• **COLLECTED DATA**
[Start]

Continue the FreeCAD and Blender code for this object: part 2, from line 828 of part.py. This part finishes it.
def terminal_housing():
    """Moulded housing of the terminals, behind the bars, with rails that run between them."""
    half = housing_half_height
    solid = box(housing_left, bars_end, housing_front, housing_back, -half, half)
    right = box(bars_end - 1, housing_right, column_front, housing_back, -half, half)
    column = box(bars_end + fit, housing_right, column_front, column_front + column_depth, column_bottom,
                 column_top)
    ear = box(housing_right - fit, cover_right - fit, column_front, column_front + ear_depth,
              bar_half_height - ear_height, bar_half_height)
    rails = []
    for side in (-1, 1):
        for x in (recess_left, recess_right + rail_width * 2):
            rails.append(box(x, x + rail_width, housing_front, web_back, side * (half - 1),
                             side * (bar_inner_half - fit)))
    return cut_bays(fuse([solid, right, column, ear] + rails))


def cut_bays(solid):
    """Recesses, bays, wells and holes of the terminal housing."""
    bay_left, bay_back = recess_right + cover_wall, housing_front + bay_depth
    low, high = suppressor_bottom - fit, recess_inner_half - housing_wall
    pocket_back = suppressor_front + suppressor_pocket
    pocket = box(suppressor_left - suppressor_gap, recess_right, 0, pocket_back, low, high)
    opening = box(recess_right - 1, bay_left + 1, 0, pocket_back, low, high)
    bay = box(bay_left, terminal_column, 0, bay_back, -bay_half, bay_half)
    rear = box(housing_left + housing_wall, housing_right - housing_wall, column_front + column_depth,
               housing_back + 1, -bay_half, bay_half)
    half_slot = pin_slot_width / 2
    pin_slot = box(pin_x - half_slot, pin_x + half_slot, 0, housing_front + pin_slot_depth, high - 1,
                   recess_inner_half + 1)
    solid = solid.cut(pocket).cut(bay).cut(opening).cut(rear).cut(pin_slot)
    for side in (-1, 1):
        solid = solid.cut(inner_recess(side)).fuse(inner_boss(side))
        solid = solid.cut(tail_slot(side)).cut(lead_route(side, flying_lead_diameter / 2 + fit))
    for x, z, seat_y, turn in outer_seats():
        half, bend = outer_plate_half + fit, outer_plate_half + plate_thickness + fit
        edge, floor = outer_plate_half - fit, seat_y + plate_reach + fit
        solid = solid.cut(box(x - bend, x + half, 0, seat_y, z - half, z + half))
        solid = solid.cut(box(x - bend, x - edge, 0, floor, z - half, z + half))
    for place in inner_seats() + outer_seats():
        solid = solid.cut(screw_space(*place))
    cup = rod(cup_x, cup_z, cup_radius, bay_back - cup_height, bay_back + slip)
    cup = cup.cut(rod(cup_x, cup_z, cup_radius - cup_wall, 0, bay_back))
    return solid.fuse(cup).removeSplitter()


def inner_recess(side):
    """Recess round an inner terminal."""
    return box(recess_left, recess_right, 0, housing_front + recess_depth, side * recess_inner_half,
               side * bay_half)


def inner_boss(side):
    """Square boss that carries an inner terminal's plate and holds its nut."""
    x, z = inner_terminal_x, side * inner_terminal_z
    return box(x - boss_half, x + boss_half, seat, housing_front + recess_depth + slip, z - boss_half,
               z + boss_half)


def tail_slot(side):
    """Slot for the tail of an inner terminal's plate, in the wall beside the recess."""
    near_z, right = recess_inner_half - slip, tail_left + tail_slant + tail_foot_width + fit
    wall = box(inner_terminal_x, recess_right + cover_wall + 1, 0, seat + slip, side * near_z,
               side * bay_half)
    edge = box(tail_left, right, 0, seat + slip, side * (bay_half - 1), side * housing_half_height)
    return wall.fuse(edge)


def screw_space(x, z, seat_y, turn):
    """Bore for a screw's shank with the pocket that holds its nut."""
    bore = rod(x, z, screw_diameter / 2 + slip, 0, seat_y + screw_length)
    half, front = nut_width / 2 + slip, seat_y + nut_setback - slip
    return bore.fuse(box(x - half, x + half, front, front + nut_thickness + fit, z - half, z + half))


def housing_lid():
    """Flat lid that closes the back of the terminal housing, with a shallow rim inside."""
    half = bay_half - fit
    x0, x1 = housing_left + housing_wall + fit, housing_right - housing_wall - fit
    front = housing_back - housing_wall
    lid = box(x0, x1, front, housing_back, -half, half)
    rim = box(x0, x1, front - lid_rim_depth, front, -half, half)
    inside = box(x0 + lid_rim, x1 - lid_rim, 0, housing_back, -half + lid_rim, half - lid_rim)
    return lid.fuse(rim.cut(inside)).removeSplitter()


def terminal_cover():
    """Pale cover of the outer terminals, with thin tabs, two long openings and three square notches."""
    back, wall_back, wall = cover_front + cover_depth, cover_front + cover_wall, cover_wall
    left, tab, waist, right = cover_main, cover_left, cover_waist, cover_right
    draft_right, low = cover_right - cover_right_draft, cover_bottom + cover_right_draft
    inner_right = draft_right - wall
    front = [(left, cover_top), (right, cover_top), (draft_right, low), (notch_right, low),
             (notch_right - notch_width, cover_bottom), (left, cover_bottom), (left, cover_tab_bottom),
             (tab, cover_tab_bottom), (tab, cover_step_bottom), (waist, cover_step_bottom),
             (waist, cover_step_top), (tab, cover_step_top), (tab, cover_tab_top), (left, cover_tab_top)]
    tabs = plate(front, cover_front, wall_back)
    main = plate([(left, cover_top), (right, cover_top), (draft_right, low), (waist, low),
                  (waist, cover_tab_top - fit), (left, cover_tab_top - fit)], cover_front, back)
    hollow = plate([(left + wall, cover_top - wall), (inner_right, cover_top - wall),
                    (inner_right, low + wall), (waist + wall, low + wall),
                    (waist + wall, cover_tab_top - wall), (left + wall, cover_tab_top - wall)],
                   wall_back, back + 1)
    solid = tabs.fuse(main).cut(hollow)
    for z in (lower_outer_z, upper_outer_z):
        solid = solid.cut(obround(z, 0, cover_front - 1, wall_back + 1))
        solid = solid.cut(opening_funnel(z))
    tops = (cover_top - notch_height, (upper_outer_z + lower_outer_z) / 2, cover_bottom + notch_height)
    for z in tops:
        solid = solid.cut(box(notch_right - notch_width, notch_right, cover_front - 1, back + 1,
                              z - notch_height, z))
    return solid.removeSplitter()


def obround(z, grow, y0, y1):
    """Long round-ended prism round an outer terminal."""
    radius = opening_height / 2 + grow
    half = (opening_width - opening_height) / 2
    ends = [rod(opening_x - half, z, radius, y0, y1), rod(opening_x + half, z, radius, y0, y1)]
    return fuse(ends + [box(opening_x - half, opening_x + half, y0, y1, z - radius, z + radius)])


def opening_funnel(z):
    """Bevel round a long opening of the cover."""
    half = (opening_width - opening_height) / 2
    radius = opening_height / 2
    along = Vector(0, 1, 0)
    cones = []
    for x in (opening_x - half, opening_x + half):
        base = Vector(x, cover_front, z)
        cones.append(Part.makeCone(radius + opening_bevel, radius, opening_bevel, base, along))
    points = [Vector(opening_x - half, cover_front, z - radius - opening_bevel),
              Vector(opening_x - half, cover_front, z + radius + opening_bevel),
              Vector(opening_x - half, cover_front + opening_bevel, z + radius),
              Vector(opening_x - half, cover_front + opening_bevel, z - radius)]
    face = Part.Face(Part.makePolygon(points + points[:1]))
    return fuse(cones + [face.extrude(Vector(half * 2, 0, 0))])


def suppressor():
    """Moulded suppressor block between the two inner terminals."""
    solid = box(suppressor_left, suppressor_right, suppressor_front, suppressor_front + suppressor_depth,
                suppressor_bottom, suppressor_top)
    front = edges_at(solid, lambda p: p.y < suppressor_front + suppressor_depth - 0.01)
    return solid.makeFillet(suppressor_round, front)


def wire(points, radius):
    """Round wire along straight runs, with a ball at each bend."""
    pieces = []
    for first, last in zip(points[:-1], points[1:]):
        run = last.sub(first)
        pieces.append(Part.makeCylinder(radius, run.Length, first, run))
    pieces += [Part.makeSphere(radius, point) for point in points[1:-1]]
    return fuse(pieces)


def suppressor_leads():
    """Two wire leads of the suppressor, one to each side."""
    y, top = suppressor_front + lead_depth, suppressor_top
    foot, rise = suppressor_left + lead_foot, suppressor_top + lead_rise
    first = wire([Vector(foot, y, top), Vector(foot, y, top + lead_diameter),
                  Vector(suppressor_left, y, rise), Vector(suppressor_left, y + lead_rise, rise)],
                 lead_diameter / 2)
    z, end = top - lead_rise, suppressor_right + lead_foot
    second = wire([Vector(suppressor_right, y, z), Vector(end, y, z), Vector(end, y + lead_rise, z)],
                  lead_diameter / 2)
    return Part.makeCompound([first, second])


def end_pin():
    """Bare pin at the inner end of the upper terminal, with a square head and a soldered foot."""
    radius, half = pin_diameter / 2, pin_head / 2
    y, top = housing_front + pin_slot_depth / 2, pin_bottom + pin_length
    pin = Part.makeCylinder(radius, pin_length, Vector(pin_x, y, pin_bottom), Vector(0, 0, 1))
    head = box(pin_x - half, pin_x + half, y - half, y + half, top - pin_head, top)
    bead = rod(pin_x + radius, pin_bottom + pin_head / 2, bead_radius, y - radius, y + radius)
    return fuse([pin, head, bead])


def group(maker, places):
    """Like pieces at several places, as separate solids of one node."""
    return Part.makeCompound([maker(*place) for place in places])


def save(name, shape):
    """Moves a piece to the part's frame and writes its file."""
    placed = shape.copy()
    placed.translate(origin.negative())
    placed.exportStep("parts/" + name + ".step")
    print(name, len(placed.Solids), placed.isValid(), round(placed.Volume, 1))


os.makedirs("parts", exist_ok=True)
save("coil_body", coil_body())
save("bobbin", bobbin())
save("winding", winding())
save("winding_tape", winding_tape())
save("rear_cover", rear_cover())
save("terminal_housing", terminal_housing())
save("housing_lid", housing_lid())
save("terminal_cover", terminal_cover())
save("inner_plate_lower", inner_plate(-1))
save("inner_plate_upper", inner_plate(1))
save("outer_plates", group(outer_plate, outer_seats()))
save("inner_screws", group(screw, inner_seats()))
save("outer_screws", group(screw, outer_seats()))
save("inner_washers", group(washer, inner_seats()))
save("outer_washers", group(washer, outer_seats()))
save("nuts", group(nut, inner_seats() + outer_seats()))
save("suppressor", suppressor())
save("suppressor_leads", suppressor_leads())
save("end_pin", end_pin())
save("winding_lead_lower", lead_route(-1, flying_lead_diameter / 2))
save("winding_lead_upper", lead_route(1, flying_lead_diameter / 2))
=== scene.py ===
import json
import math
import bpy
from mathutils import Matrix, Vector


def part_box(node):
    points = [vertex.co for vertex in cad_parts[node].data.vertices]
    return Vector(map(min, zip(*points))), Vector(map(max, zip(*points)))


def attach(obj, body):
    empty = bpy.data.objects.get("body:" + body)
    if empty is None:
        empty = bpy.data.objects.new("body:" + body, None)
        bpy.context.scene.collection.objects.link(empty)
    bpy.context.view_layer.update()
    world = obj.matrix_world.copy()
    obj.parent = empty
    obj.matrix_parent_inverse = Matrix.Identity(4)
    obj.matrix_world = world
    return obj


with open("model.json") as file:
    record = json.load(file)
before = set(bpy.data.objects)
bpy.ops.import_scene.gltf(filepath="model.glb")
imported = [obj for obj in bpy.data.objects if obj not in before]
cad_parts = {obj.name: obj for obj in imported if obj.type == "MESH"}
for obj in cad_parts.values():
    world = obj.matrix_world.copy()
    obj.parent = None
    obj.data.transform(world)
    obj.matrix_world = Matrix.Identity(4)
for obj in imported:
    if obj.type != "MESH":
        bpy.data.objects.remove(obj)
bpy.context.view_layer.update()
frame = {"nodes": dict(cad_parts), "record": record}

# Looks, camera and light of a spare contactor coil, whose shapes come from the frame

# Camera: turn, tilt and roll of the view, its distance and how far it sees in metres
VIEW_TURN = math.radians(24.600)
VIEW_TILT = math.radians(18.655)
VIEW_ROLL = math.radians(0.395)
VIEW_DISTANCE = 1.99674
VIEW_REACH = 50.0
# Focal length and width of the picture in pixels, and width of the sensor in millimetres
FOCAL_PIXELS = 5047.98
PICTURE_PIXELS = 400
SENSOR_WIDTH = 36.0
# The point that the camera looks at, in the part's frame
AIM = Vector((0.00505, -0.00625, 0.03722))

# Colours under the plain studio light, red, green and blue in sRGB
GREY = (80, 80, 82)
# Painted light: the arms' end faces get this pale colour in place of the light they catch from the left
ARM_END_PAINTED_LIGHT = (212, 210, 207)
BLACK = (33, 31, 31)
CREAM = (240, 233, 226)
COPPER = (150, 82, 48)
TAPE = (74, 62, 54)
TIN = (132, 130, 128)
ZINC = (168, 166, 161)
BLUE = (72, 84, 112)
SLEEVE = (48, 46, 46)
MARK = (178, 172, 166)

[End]

• **STATED GOAL**
Starting with the line that contains "bpy.data.objects.remove(obj)", output every line through the end of the listing above, unchanged.

• **EXERCISE OUTPUT**
        bpy.data.objects.remove(obj)
bpy.context.view_layer.update()
frame = {"nodes": dict(cad_parts), "record": record}

# Looks, camera and light of a spare contactor coil, whose shapes come from the frame

# Camera: turn, tilt and roll of the view, its distance and how far it sees in metres
VIEW_TURN = math.radians(24.600)
VIEW_TILT = math.radians(18.655)
VIEW_ROLL = math.radians(0.395)
VIEW_DISTANCE = 1.99674
VIEW_REACH = 50.0
# Focal length and width of the picture in pixels, and width of the sensor in millimetres
FOCAL_PIXELS = 5047.98
PICTURE_PIXELS = 400
SENSOR_WIDTH = 36.0
# The point that the camera looks at, in the part's frame
AIM = Vector((0.00505, -0.00625, 0.03722))

# Colours under the plain studio light, red, green and blue in sRGB
GREY = (80, 80, 82)
# Painted light: the arms' end faces get this pale colour in place of the light they catch from the left
ARM_END_PAINTED_LIGHT = (212, 210, 207)
BLACK = (33, 31, 31)
CREAM = (240, 233, 226)
COPPER = (150, 82, 48)
TAPE = (74, 62, 54)
TIN = (132, 130, 128)
ZINC = (168, 166, 161)
BLUE = (72, 84, 112)
SLEEVE = (48, 46, 46)
MARK = (178, 172, 166)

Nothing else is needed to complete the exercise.